I love this series and have consumed it rapidly, how ever this book I found confusing, also having the lady as the main wasnt that appealing since shes very cold and and doesnt have much of a sense of humor.
The narrator wasnt well suited for the book, as a previous reviewer said she has certian vocal quirks that can be quite irratating,and her attempts at Indian accents are almost comical though not in a good way.
Tip to narrators avoid accents.... unless you sound like a native, you just end up sounding like a racist 1970s comedian.
“I'm on Aslan's side even if there isn't any Aslan to lead it. I'm going to live as like a Narnian as I can even if there isn't any Narnia."
No, after listening to Marc Vietor for the last 4 books, it was tough getting used to Rachel Butera's narration.
The Lady because the whole book was concentrated mostly on her.
Contrary, flimsical, valley.
It was a decent listen mostly due to Glen Cooks excellent ongoing story of the Black Company.
I feel Rachel Butera was not the right voice for this kind of story. This is gritty and dark fantasy; Rachel's voice didn't do the story justice because it was to nonchalant, there was an air of levity her voice brought to moments that needed a more serious and dire approach, which I did not feel that from her.
The series is great, I love the books and the company. But the voice actor chosen makes it painful to push through. I've listened to a lot of books, Rachel is by far the worst I've experienced.
I don't write reviews often, only when I feel the need to save someone the inconvenience I have experienced. Listen to the sample of you still want to try it, I downloaded it in haste not paying attention to the voice actor change. If I had sampled it I definitely would of read the book. Again, no hard feelings against her personally, just a really terrible reading of a great book.

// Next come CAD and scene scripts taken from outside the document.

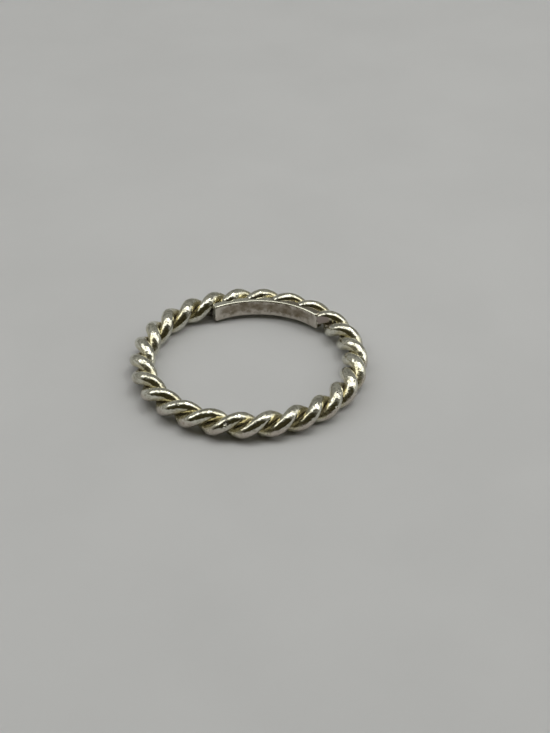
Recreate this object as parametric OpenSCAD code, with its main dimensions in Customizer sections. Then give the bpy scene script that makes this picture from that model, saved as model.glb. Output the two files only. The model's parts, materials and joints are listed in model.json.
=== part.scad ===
// A rope twist ring: two round wires twisted left-handed into a closed rope,
// with a small bent plate let into the rope's inner side.
// The ring lies flat. Its axis is Z, the origin is the middle of the finger hole on the
// surface that the ring rests on, and +Y points from there to the plate.

/* [Finger hole] */
// Diameter of the finger hole, between the innermost points of the wires
bore_d = 17.3; // [14:0.1:22]

/* [Rope] */
// Thickness of each round wire
wire_d = 1.2; // [0.8:0.05:1.8]
// Room between the two wires where they lie closest together
wire_gap = 0.024; // [0.01:0.002:0.06]
// Lean of a wire across the rope, measured from the rope's own direction
wire_lean = 36.7; // [24:0.1:42]
// Place round the ring where the first wire lies outermost, counted from +X
twist_start = 13.7; // [0:0.1:360]

/* [Plate] */
// Length of the plate along its inner face
plate_length = 10.6; // [4:0.1:14]
// Height of the plate, along the ring's axis
plate_h = 1.67; // [0.8:0.01:2.2]
// Thickness of the plate
plate_t = 0.8; // [0.4:0.05:0.85]
// Radius that the plate's inner face is bent to
plate_bend_r = 7.8; // [7:0.05:11]
// How far the middle of the plate stands into the finger hole, past the wires
plate_proud = 0; // [-0.2:0.01:0.4]
// Place of the plate's middle round the ring, counted from +X
plate_at = 90; // [0:1:359]
// Turn of the plate about its middle, seen from above, which brings one end further in
plate_turn = 2.8; // [-6:0.1:6]
// Tilt of the plate about its middle, which brings the other end up
plate_tilt = 1.2; // [-3:0.1:3]
// Hairline room between the plate and the pocket cut for it in the wires
plate_fit = 0.03; // [0.01:0.005:0.08]

/* [Fineness] */
// Sides of each wire's section
wire_sides = 12; // [10:2:16]
// Sections along a wire for each time that it goes round the rope
sections_per_turn = 24; // [16:4:28]

/* [Hidden] */

full_turn = 360;
half_turn = full_turn / 2;

wire_r = wire_d / 2;
// From the middle of the rope to the middle of either wire
strand_r = (wire_d + wire_gap) / 2;
rope_d = 2 * strand_r + wire_d;
// From the ring's axis to the middle of the rope
ring_r = (bore_d + rope_d) / 2;
// Times that each wire goes round the rope, whole so that the rope closes on itself
turns = max(3, round(ring_r * tan(wire_lean) / strand_r));
sections = turns * sections_per_turn;

plate_span = arc_angle(plate_length, plate_bend_r);

// Angle under which a length lies along an arc of this radius
function arc_angle(length, radius) = length / radius * half_turn / PI;

function unit(v) = v / norm(v);

// How far round the rope a wire has turned at a place round the ring, 0 being outermost
function twist_at(place, lead) = turns * (place - twist_start) + lead;

// Middle of a wire at a place round the ring
function wire_middle(place, lead) =
    let (twist = twist_at(place, lead),
         reach = ring_r + strand_r * cos(twist))
    [reach * cos(place), reach * sin(place), rope_d / 2 + strand_r * sin(twist)];

// Direction that a wire runs in at a place round the ring
function wire_direction(place, lead) =
    let (twist = twist_at(place, lead),
         reach = ring_r + strand_r * cos(twist),
         outward = -strand_r * turns * sin(twist),
         upward = strand_r * turns * cos(twist))
    unit([outward * cos(place) - reach * sin(place),
          outward * sin(place) + reach * cos(place),
          upward]);

// Round section of a wire, square to its direction
function wire_section(place, lead) =
    let (middle = wire_middle(place, lead),
         ahead = wire_direction(place, lead),
         side = unit(cross(ahead, [0, 0, 1])),
         rise = cross(side, ahead))
    [for (k = [0 : wire_sides - 1])
        let (angle = full_turn * k / wire_sides)
        middle + wire_r * (cos(angle) * side + sin(angle) * rise)];

// One closed wire, whose last section joins on to its first
module wire(lead) {
    points = [for (i = [0 : sections - 1])
        each wire_section(twist_start + full_turn * i / sections, lead)];
    faces = [for (i = [0 : sections - 1], k = [0 : wire_sides - 1])
        let (here = i * wire_sides,
             next = (i + 1) % sections * wire_sides,
             turned = (k + 1) % wire_sides)
        each [[here + k, here + turned, next + turned],
              [here + k, next + turned, next + k]]];
    polyhedron(points, faces, convexity = 10);
}

// Puts what is drawn about the plate's own bend where the plate lies in the ring,
// with the plate's middle midway up the rope
module at_plate() {
    rotate([0, 0, plate_at])
        translate([bore_d / 2 - plate_proud, 0, rope_d / 2])
            rotate([0, 0, plate_turn])
                rotate([-plate_tilt, 0, 0])
                    translate([-plate_bend_r, 0, 0])
                        children();
}

// A flat bar bent about Z, with its middle on +X and half its height below the bend's plane
module bent_bar(inner_r, outer_r, height, span) {
    rotate([0, 0, -span / 2])
        rotate_extrude(angle = span, $fn = 180)
            translate([inner_r, -height / 2])
                square([outer_r - inner_r, height]);
}

// Room for the plate, open towards the finger hole
module plate_pocket() {
    at_plate()
        bent_bar(
            plate_bend_r - rope_d,
            plate_bend_r + plate_t + plate_fit,
            plate_h + 2 * plate_fit,
            plate_span + 2 * arc_angle(plate_fit, plate_bend_r));
}

// A wire of the rope, cut back where the plate is let in
module strand(lead) {
    difference() {
        wire(lead);
        plate_pocket();
    }
}

module strand_a() {
    color("silver")
        strand(0);
}

// The second wire lies across the rope from the first
module strand_b() {
    color("gainsboro")
        strand(half_turn);
}

module inner_plate() {
    color("lightgrey")
        at_plate()
            bent_bar(plate_bend_r, plate_bend_r + plate_t, plate_h, plate_span);
}

strand_a();
strand_b();
inner_plate();
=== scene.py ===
"""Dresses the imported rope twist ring: two twisted silver wires, the small bent plate let into
the rope's inner side, and a plain studio. All is in metres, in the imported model's frame: the
ring rests on Z = 0 about the Z axis, and +Y points to the plate."""

import json
import math

import bmesh
import bpy
from bpy.props import (
    FloatProperty,
    FloatVectorProperty,
    IntProperty,
    PointerProperty,
)
from mathutils import Matrix, Vector, noise


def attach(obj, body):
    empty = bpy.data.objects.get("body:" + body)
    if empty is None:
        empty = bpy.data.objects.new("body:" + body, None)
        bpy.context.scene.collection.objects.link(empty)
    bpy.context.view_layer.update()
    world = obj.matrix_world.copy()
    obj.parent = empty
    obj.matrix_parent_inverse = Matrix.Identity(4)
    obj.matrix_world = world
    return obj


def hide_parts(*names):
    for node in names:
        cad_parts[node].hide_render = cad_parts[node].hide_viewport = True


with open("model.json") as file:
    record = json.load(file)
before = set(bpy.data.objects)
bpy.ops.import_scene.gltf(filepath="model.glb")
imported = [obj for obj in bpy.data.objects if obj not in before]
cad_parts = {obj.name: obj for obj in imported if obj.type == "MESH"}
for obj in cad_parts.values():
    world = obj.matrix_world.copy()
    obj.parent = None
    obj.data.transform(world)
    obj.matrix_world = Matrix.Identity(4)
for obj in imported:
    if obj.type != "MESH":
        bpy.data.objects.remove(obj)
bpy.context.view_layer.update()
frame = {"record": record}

bl_info = {
    "name": "Rope Twist Ring",
    "version": (1, 0, 0),
    "blender": (4, 5, 0),
    "location": "3D View > Sidebar > Rope Ring",
    "description": "Makes a ring of two twisted silver wires with a small plate inside",
    "category": "Object",
}

MM = 0.001
FULL_TURN = 2 * math.pi
WIRE_NODES = ("strand_a", "strand_b")
PLATE_NODE = "inner_plate"

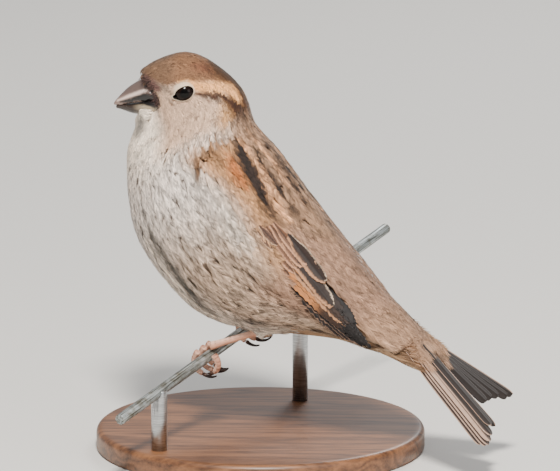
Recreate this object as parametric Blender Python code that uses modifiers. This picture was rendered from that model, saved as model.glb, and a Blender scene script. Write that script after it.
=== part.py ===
"""House sparrow, female, life size, gripping a cut length of wire on a display stand.

Units are metres and +Z is up. Sizes are given in millimetres and turned into metres by MM.
The origin is the middle of the stand's underside. The bird is described in its own frame:
s runs forward along its facing, t runs to its left side and z runs up, all measured from the
point of its middle plane that is level with the left foot's grip.
"""

import math

import bmesh
import bpy
from mathutils import Matrix, Vector

MM = 0.001
GAP = 0.3                                   # clearance between neighbouring pieces, mm
SHARP_ANGLE = math.radians(50.0)            # edges sharper than this stay crisp

# ---- Stand and perch, mm ----
BASE_RADIUS = 46.0
BASE_HEIGHT = 6.0
BASE_EDGE = 1.6                             # rounding of the base's rim
GRIP_HEIGHT = 28.0                          # wire's axis at the left foot, above the floor
GRIP_PLACE = (-14.0, -8.0)                  # left foot's grip, from the middle of the base
WIRE_RADIUS = 1.5
WIRE_HEADING = math.radians(55.8)           # in plan, from +X
WIRE_RISE = math.radians(12.8)
WIRE_ENDS = (-44.0, 92.0)                   # along the wire, from the left foot's grip
ROD_RADIUS = 2.2
ROD_STATIONS = (-25.0, 46.0)                # along the wire, where the rods hold it
ROD_CUP = 0.5                               # how far the rod's top rises past the wire's axis

# ---- Bird's stance ----
BODY_YAW = math.radians(28.0)               # facing, turned from -X towards +Y
LEFT_FOOT_SIDE = 10.0                       # left foot, sideways from the middle plane, mm
RIGHT_FOOT_STEP = 22.0                      # right foot, along the wire from the left, mm
NECK_PIVOT = 1.0                            # s of the upright axis that the head turns about, mm

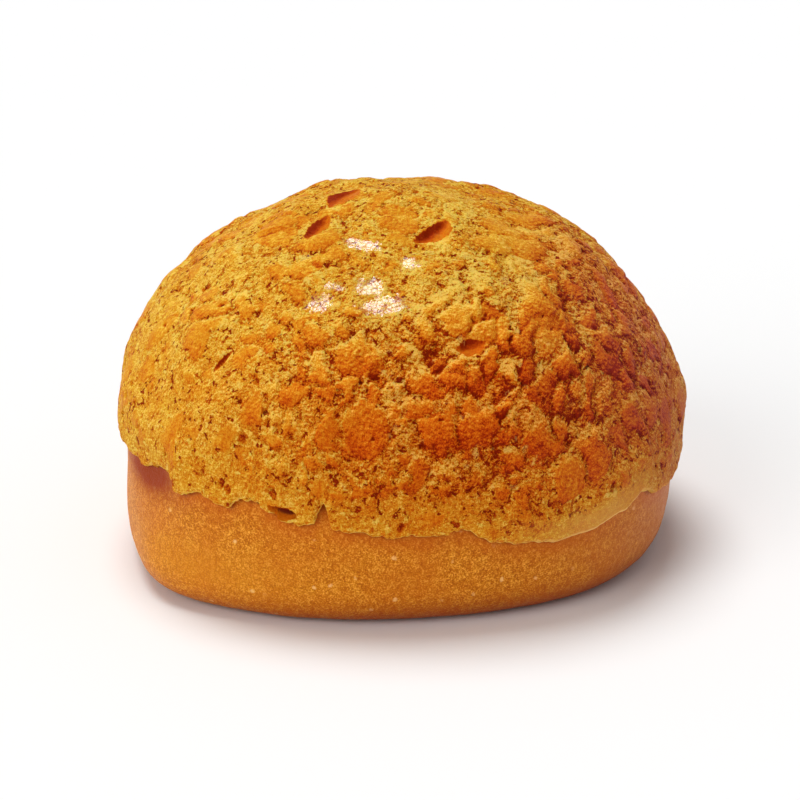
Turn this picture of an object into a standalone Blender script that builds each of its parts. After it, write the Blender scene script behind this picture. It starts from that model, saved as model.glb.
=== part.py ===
"""A pineapple bun: a round bread roll under a thin, cracked topping of cookie dough.

Sizes are in millimetres, and become metres where the meshes are made. Azimuths are in degrees,
from the front (-Y) round towards the right (+X). "down" is the distance in millimetres from the
top of the bread, measured along its surface.
"""

import math

import bmesh
import bpy
import numpy as np
from mathutils import Euler, Matrix, Vector, noise

MM = 0.001

# The bread: a flat base, steep sides with a rounded foot, and a domed top.
WAIST_RADIUS = 46.4
WAIST_HEIGHT = 16.4
BREAD_HEIGHT = 55.9
BASE_SHARE = 0.78  # radius of the flat base, as a share of the waist radius
DOME_POWER = 2.02  # 2 is an ellipse, more is squarer
FOOT_POWER = 4.2
DEPTH_SHARE = 0.96  # front to back, as a share of side to side
AXIS = (-0.6, 0.27)  # where the middle of the rings stands, so that the whole bun is centred

# How far the outline seen from above is from round, fading out towards the top.
OVAL, OVAL_AZIMUTH = 0.045, -50
SQUARE, SQUARE_AZIMUTH = 0.03, 48

# Hollows (and, where the depth is negative, swellings) in the bread's side, which the topping
# follows: azimuth, height, reach sideways, reach up and down, depth.
HOLLOWS = (
    (-55, 21, 7, 4, 1.3),
    (-86, 17, 15, 6, 0.7),
    (-50, 4, 9, 6, -1.6),
    (-24, 3, 12, 7, 0.6),
    (70, 28, 14, 8, 0.4),
    (110, 8, 18, 8, -0.6),
    (160, 14, 20, 9, 0.7),
    (-140, 6, 16, 8, -0.5),
)

# The topping, laid over the bread.
GAP = 0.3
LIP_THICKNESS = 1.3
TOP_THICKNESS = 3.2
THINNING_POWER = 0.6
LIP_ROUNDING = 2.4  # the stretch over which the lip rounds off
LIP_ROUNDED = 0.7  # how much of its thickness that takes off at the very edge

# The topping's lower edge: azimuth and height. It is lobed, high at the left and low at the
# right of the front, with one narrow notch, and steps down past the fold.
EDGE = (
    (-180, 23.0), (-168, 21.2), (-156, 23.6), (-143, 21.8), (-131, 24.0), (-118, 22.0),
    (-105, 23.2), (-92, 21.0), (-80, 21.6), (-66, 20.9), (-59, 20.3), (-50, 21.8),
    (-47.6, 21.4), (-45.5, 19.3), (-40, 20.3), (-33, 19.3), (-30.3, 20.9), (-27, 21.1),
    (-24.5, 19.4), (-21, 18.2), (-16.5, 18.3), (-14.2, 21.4), (-12.2, 17.2), (-7, 17.1),
    (-4, 16.2), (6, 16.2), (12.5, 17.0), (18.5, 14.5), (25, 13.5), (31, 13.0),
    (38, 13.4), (47, 15.2), (52.5, 17.3), (56.5, 16.9), (61, 14.6), (70, 14.0),
    (82, 15.4), (94, 17.0), (106, 19.2), (118, 17.8), (131, 20.6), (143, 19.2),
    (155, 22.0), (168, 20.6),
)

# Where the topping has lifted or torn: azimuth, down, length, width, depth, turn from level.
TEARS = (
    (-69, 9, 6.6, 4.6, 1.0, 120),
    (-47, 17, 7.6, 3.2, 1.3, 116),
    (20, 16.7, 7.4, 4.0, 1.7, 28),
    (17, 39.5, 4.6, 2.6, 1.1, 4),
    (-42, 43.8, 4.6, 1.7, 1.4, 70),
    (150, 26, 6.0, 3.0, 1.6, 35),
    (-130, 37, 5.4, 2.6, 1.5, -20),
    (98, 45, 4.6, 2.2, 1.5, 65),
)

# The half-moon gap in the topping near its edge, which shows the bread.
SLOT_AZIMUTH, SLOT_DOWN = -21.6, 63.8
SLOT_LENGTH, SLOT_WIDTH, SLOT_TURN = 4.2, 1.7, -14
SLOT_REACH = 3.2  # how far it reaches in and out, well past both faces of the topping

# The fold, where the topping laps over itself at the right of the front.
FOLD_AZIMUTH = 55.5
FOLD_HEIGHT = 1.1
FOLD_REACH_BEFORE, FOLD_REACH_PAST = 14, 2  # degrees
FOLD_REACH_UP = 11

# The topping's lumps, from large to small: size and height.
LUMPS = ((14.0, 0.9), (7.0, 0.8))
LUMPS_FADE = 8.0  # the stretch above the lip over which they grow to full height
NOISE_SHIFT = Vector((3.1, 7.7, 1.9))

# Colour (linear red, green and blue) and roughness.
BAKED_BREAD = (0.515, 0.156, 0.016), 0.6
COOKIE_CRUST = (0.597, 0.205, 0.015), 0.4

# How finely the shapes are divided.
SECTION_STEPS = 240
TOPPING_CELLS = 38
BREAD_SEGMENTS = 64
HIDDEN_RINGS, SHOWN_RINGS = 8, 11
SHOWN_FROM = 56  # down; above it the topping covers the bread
TEAR_SEGMENTS, TEAR_RINGS = 12, 8


def section():
    """The bread's section from the top down: radius, height, the lean of its outward direction
    above level, and the way along the surface."""
    steps = np.linspace(math.pi / 2, 0, SECTION_STEPS)
    dome_r = np.cos(steps) ** (2 / DOME_POWER)
    dome_z = WAIST_HEIGHT + (BREAD_HEIGHT - WAIST_HEIGHT) * np.sin(steps) ** (2 / DOME_POWER)
    steps = steps[::-1][1:]
    foot_r = BASE_SHARE + (1 - BASE_SHARE) * np.cos(steps) ** (2 / FOOT_POWER)
    foot_z = WAIST_HEIGHT * (1 - np.sin(steps) ** (2 / FOOT_POWER))
    radius = WAIST_RADIUS * np.concatenate([dome_r, foot_r])
    height = np.concatenate([dome_z, foot_z])
    radius[0] = 0.0
    along = np.concatenate([[0], np.cumsum(np.hypot(np.diff(radius), np.diff(height)))])
    slope = np.arctan2(np.gradient(radius), -np.gradient(height))
    return radius, height, slope, along


RADIUS, HEIGHT, SLOPE, ALONG = section()
FOOT_DOWN = float(ALONG[-1])


def slope_at(down):
    return float(np.interp(down, ALONG, SLOPE))


def past(azimuth, mark):
    """How far an azimuth is past a mark, from -180 to 180."""
    return (azimuth - mark + 180) % 360 - 180


def outline(azimuth, height):
    """How far out the surface is at this azimuth, as a share of the section's radius."""
    low = 1 - height / BREAD_HEIGHT
    oval = OVAL * math.cos(math.radians(2 * (azimuth - OVAL_AZIMUTH)))
    square = SQUARE * math.cos(math.radians(4 * (azimuth - SQUARE_AZIMUTH)))
    return 1 + low * (oval + square)


def hollow(azimuth, height):
    """How far in the surface is pressed there."""
    depth = 0.0
    for at, at_height, reach_round, reach_up, most in HOLLOWS:
        away_round = math.radians(past(azimuth, at)) * WAIST_RADIUS / reach_round
        away_up = (height - at_height) / reach_up
        depth += most * math.exp(-(away_round**2) - away_up**2)
    return depth


def on_bread(azimuth, down, out=0.0):
    """The point on the bread's surface, moved outwards by out."""
    height = float(np.interp(down, ALONG, HEIGHT))
    radius = float(np.interp(down, ALONG, RADIUS))
    radius = radius * outline(azimuth, height) - hollow(azimuth, height) * radius / WAIST_RADIUS
    slope = slope_at(down)
    across = out * math.cos(slope)
    turn = math.radians(azimuth)
    return Vector(
        (
            AXIS[0] + (radius + across) * math.sin(turn),
            AXIS[1] - (radius * DEPTH_SHARE + across) * math.cos(turn),
            height + out * math.sin(slope),
        )
    )


def edge_down(azimuth):
    """How far down the topping's edge is, on smooth curves between the points of EDGE."""
    marks = (*EDGE, (EDGE[0][0] + 360, EDGE[0][1]))
    azimuth = past(azimuth, 0)
    before, after = next(pair for pair in zip(marks, marks[1:]) if pair[1][0] > azimuth)
    share = (azimuth - before[0]) / (after[0] - before[0])
    ease = (1 - math.cos(math.pi * share)) / 2
    height = before[1] + (after[1] - before[1]) * ease
    return float(np.interp(-height, -HEIGHT, ALONG))


def fold(azimuth, to_edge):
    """The raised roll beside the fold, which ends in a step at FOLD_AZIMUTH."""
    away = past(azimuth, FOLD_AZIMUTH)
    away /= FOLD_REACH_BEFORE if away < 0 else FOLD_REACH_PAST
    up = to_edge / FOLD_REACH_UP
    return FOLD_HEIGHT * math.exp(-(up**2) - away**2)


def lumps(point, to_edge):
    """The topping's uneven rises, which fade out towards its edge."""
    height = sum(most * noise.noise(point / size + NOISE_SHIFT) for size, most in LUMPS)
    return height * min(1.0, to_edge / LUMPS_FADE)


def on_topping(azimuth, down):
    """The point on the outside of the topping."""
    lowest = edge_down(azimuth)
    to_edge = lowest - down
    thickness = LIP_THICKNESS + (TOP_THICKNESS - LIP_THICKNESS) * (to_edge / lowest) ** THINNING_POWER
    short = 1 - min(1.0, to_edge / LIP_ROUNDING)
    rounded = LIP_ROUNDED * LIP_THICKNESS * (1 - math.sqrt(1 - short**2))
    bare = on_bread(azimuth, down, GAP + thickness)
    return on_bread(
        azimuth, down, GAP + thickness - rounded + fold(azimuth, to_edge) + lumps(bare, to_edge)
    )


def material(name, colour, roughness):
    made = bpy.data.materials.new(name)
    made.use_nodes = True
    shader = made.node_tree.nodes["Principled BSDF"]
    shader.inputs["Base Color"].default_value = (*colour, 1.0)
    shader.inputs["Roughness"].default_value = roughness
    shader.inputs["Metallic"].default_value = 0.0
    return made


def add_object(name, mesh):
    """Turns a bmesh into an object of that name."""
    data = bpy.data.meshes.new(name)
    mesh.to_mesh(data)
    mesh.free()
    data.shade_smooth()
    made = bpy.data.objects.new(name, data)
    bpy.context.scene.collection.objects.link(made)
    return made


def make_bread():
    """Rings of points from under the topping down to the base, closed by a fan at each end."""
    mesh = bmesh.new()
    downs = [SHOWN_FROM * row / HIDDEN_RINGS for row in range(1, HIDDEN_RINGS)]
    step = (FOOT_DOWN - SHOWN_FROM) / SHOWN_RINGS
    downs += [SHOWN_FROM + step * row for row in range(SHOWN_RINGS + 1)]
    azimuths = [360 * i / BREAD_SEGMENTS for i in range(BREAD_SEGMENTS)]
    rings = [[mesh.verts.new(on_bread(a, down) * MM) for a in azimuths] for down in downs]
    top = mesh.verts.new(on_bread(0, 0) * MM)
    base = mesh.verts.new((AXIS[0] * MM, AXIS[1] * MM, 0))
    for i in range(BREAD_SEGMENTS):
        j = (i + 1) % BREAD_SEGMENTS
        mesh.faces.new((top, rings[0][i], rings[0][j]))
        mesh.faces.new((base, rings[-1][j], rings[-1][i]))
        for upper, lower in zip(rings, rings[1:]):
            mesh.faces.new((upper[i], lower[i], lower[j], upper[j]))
    bmesh.ops.recalc_face_normals(mesh, faces=mesh.faces)
    bread = add_object("bread", mesh)
    bread.data.materials.append(material("baked bread", *BAKED_BREAD))
    return bread


def disc(x, y):
    """Spreads a square from -1 to 1 evenly over a round disc: azimuth and share of the way out."""
    share = max(abs(x), abs(y))
    if share == 0:
        return 0.0, 0.0
    if abs(x) > abs(y):
        return (90 if x > 0 else -90) + 45 * y / x, share
    return (180 if y > 0 else 0) - 45 * x / y, share


def sheet(mesh, place):
    """A grid laid over the bread down to the topping's edge; place(azimuth, down) gives points."""
    grid = bmesh.ops.create_grid(mesh, x_segments=TOPPING_CELLS, y_segments=TOPPING_CELLS, size=1)
    for vert in grid["verts"]:
        azimuth, share = disc(vert.co.x, vert.co.y)
        vert.co = place(azimuth, share * edge_down(azimuth)) * MM
    return grid["verts"]


def make_topping():
    """The outside and the inside of the topping, joined along its lobed edge."""
    mesh = bmesh.new()
    sheet(mesh, on_topping)
    sheet(mesh, lambda azimuth, down: on_bread(azimuth, down, GAP))
    rims = [edge for edge in mesh.edges if edge.is_boundary]
    bmesh.ops.bridge_loops(mesh, edges=rims)
    bmesh.ops.recalc_face_normals(mesh, faces=mesh.faces)
    topping = add_object("topping", mesh)
    topping.data.materials.append(material("cookie crust", *COOKIE_CRUST))
    return topping


def cut(target, name, place, size, azimuth, down, turn):
    """Cuts an ellipsoid out of the target; size is along, across and through the surface."""
    mesh = bmesh.new()
    bmesh.ops.create_uvsphere(mesh, u_segments=TEAR_SEGMENTS, v_segments=TEAR_RINGS, radius=0.5)
    bmesh.ops.scale(mesh, vec=Vector(size) * MM, verts=mesh.verts)
    cutter = add_object(name, mesh)
    lean = Euler((math.pi / 2 - slope_at(down), 0, math.radians(azimuth))).to_matrix().to_4x4()
    in_surface = Matrix.Rotation(math.radians(turn), 4, "Z")
    cutter.matrix_world = Matrix.Translation(place * MM) @ lean @ in_surface
    cutter.hide_render = True
    cutter.display_type = "WIRE"
    modifier = target.modifiers.new(name, "BOOLEAN")
    modifier.operation = "DIFFERENCE"
    modifier.solver = "EXACT"
    modifier.object = cutter


def tear_topping(topping):
    """Cuts the shallow tears, each centred on the topping's outside."""
    for number, (azimuth, down, length, width, depth, turn) in enumerate(TEARS, 1):
        place = on_topping(azimuth, down)
        cut(topping, f"tear {number}", place, (length, width, 2 * depth), azimuth, down, turn)


def open_slot(topping):
    """Cuts the gap near the edge right through the topping."""
    place = on_bread(SLOT_AZIMUTH, SLOT_DOWN, GAP + LIP_THICKNESS / 2)
    size = (SLOT_LENGTH, SLOT_WIDTH, 2 * SLOT_REACH)
    cut(topping, "slot", place, size, SLOT_AZIMUTH, SLOT_DOWN, SLOT_TURN)


def main():
    for old in list(bpy.data.objects):
        bpy.data.objects.remove(old, do_unlink=True)
    make_bread()
    topping = make_topping()
    tear_topping(topping)
    open_slot(topping)


main()
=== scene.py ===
"""The looks of a pineapple bun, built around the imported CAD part.

Both pieces repeat the CAD part's form and add what its solids are too coarse for: the cracked,
crumbly, egg-glazed surface of the topping and the fine skin of the bread. Lengths are in
millimetres and become metres where the meshes are made. Azimuths are in degrees, from the front
(-Y) round towards the right (+X). "down" is the distance from the top of the bread, measured
along its surface.
"""

import math

import bpy
import numpy as np
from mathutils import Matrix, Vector, noise


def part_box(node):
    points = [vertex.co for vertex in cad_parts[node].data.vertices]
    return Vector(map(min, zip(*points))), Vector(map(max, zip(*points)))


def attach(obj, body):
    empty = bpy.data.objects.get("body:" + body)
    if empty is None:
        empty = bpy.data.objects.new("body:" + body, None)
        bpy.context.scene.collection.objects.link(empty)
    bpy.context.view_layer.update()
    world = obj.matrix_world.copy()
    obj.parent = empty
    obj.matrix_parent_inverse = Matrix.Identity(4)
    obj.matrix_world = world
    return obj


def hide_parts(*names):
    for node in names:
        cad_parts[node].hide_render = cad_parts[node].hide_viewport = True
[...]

This story line is unusually complex, even for the Black Company. While it resolves a number of threads it creates twice as many in its wake. On the up shot, there is good news to be had here and despite all that has happened the Company survives.
"A shame about the change of narrator"
Story - 4/5
A great conclusion to the Books of the South. There wasn't as much action as in previous books, which has been one of this series' biggest assets, but what you get instead is a fantastic game of power, where Lady brutally plays the politicians, religious heads and faction leaders to re-establish the Black Company's power, and gain revenge on those who destroyed it.
I enjoyed the change of viewpoint in this story. We got so used to Croaker having a heart and caring for his men that having a cold and (almost) emotionless protagonist lead the company was quite refreshing.
The big discovery near the end didn't come as big of a shock to me as I think it was supposed to (although this may be different for others), but I loved it all the same, and I can't wait to read the next book in the series to see what comes of it. If you have enjoyed the books thus far, you are sure to love this one too.
Performance - 3/5
Although I understand the change of narrator for this audio book (the change of main character viewpoint from a man to a woman), I wasn’t a huge fan. Lady’s voice was dominant in the story, but we already had a good voice from Marc Vietor for this character, which I would have preferred them to continue using
Rachel Butera was good at reading the story; describing scenes and helping to build up the dark atmosphere, but some of her character voices were quite bad at times. Not all of them were awful, but some male characters were particularly bad, and it did detract from the story a little.